The main claim in the statement is that $\int_{0}^{1} x \sqrt{x+1} d x=\sqrt{x+1} \int_{0}^{1} x d x=\left.\frac{1}{2} x^{2} \sqrt{x+1}\right|_{0} ^{1}=\frac{\sqrt{2}}{2}$. We will evaluate it step-by-step.

The statement claims that we can separate the integral into two parts: \(\sqrt{x+1}\) and \(\int_{0}^{1} x dx\). This is incorrect, as it would mean that the given expression is a product of two functions and we could use a multiplication rule for integration. However, such a rule does not exist in calculus. Therefore, the statement is false.

To double-check that the statement is wrong, let's evaluate the given integral correctly. We have: \(\int_{0}^{1} x \sqrt{x+1} d x\). We can use substitution: let \(u = x+1\), then \(x = u-1\) and \(dx = du\). Now, we change the bounds of the integral: for \(x=0\), \(u=1\); for \(x=1\), \(u=2\). The new integral is: \(\int_{1}^{2} (u-1) \sqrt{u} du\). Now we can integrate by expanding the expression inside the integral: \(\int_{1}^{2} (u^{3/2}-u^{1/2}) du = \left.\frac{2}{5}u^{5/2} - \frac{2}{3}u^{3/2}\right|_{1} ^{2}\). Evaluating it at the bounds, we get: \(\left(\frac{2}{5}(2)^{5/2} - \frac{2}{3}(2)^{3/2}\right) - \left(\frac{2}{5}(1)^{5/2} - \frac{2}{3}(1)^{3/2}\right)\). This simplifies to a different value than \(\frac{\sqrt{2}}{2}\).
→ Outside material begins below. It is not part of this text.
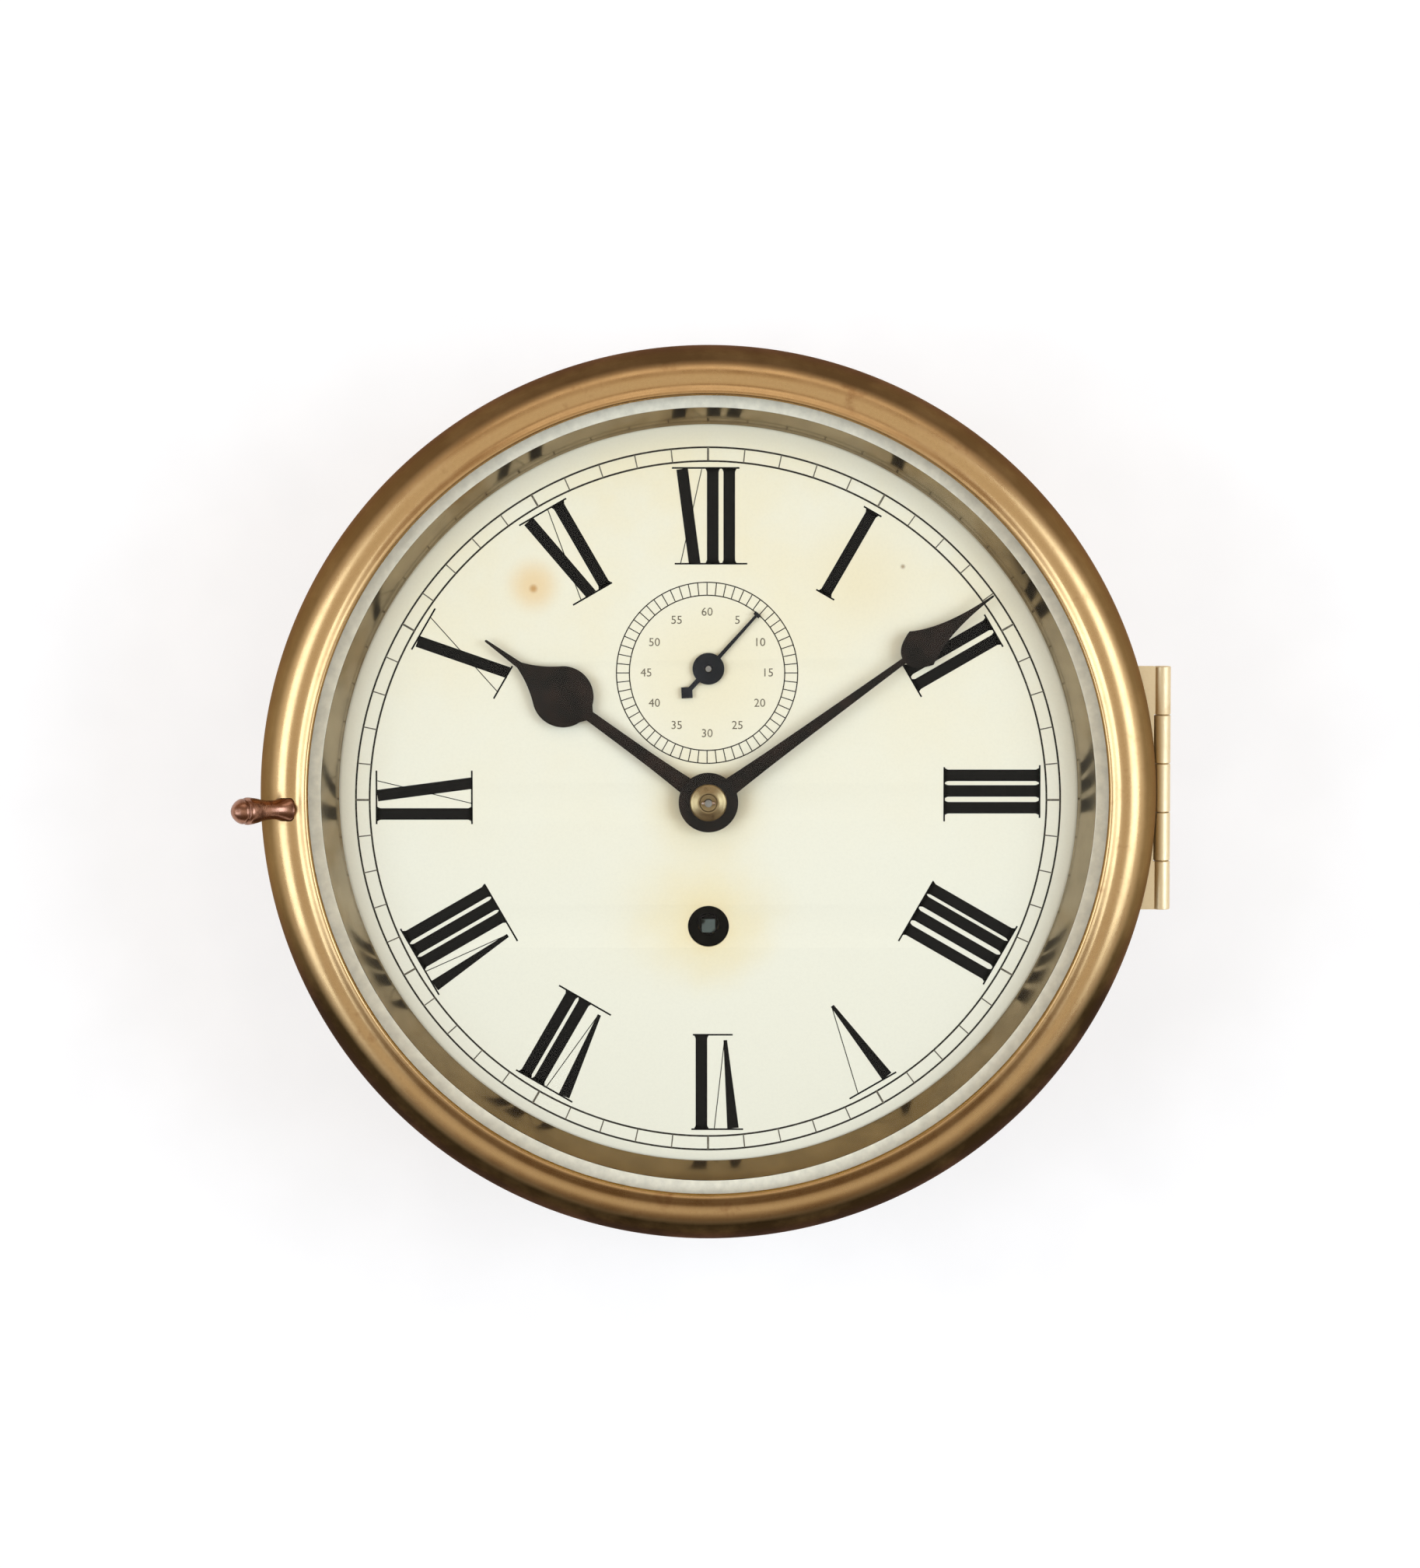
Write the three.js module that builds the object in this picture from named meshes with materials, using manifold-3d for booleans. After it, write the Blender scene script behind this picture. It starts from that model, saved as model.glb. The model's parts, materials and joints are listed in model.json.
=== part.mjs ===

The second part of the statement claims that if \(f'\) is continuous on \([0,2]\), then \(\int_{0}^{2} f'(x) dx = f(2) - f(0)\). This is actually true. It is a consequence of the Fundamental Theorem of Calculus: if \(F\) is an antiderivative of a continuous function \(f\) on an interval \([a, b]\), then \(\int_{a}^{b} f(x) dx = F(b) - F(a)\). In this case, \(f'(x)\) is continuous, so the theorem is applicable. We can write \(f'(x) = f\), then \(f(x)\) is an antiderivative of \(f'(x)\). Therefore, \(\int_{0}^{2} f'(x) dx = f(2) - f(0)\) is true. #Conclusion# The original statement has a false part and a true part. The initial solution for the integral is incorrect, which results in a false conclusion for that part. However, the second part of the statement about the continuity of \(f'\) and its integral is true, coming from the Fundamental Theorem of Calculus.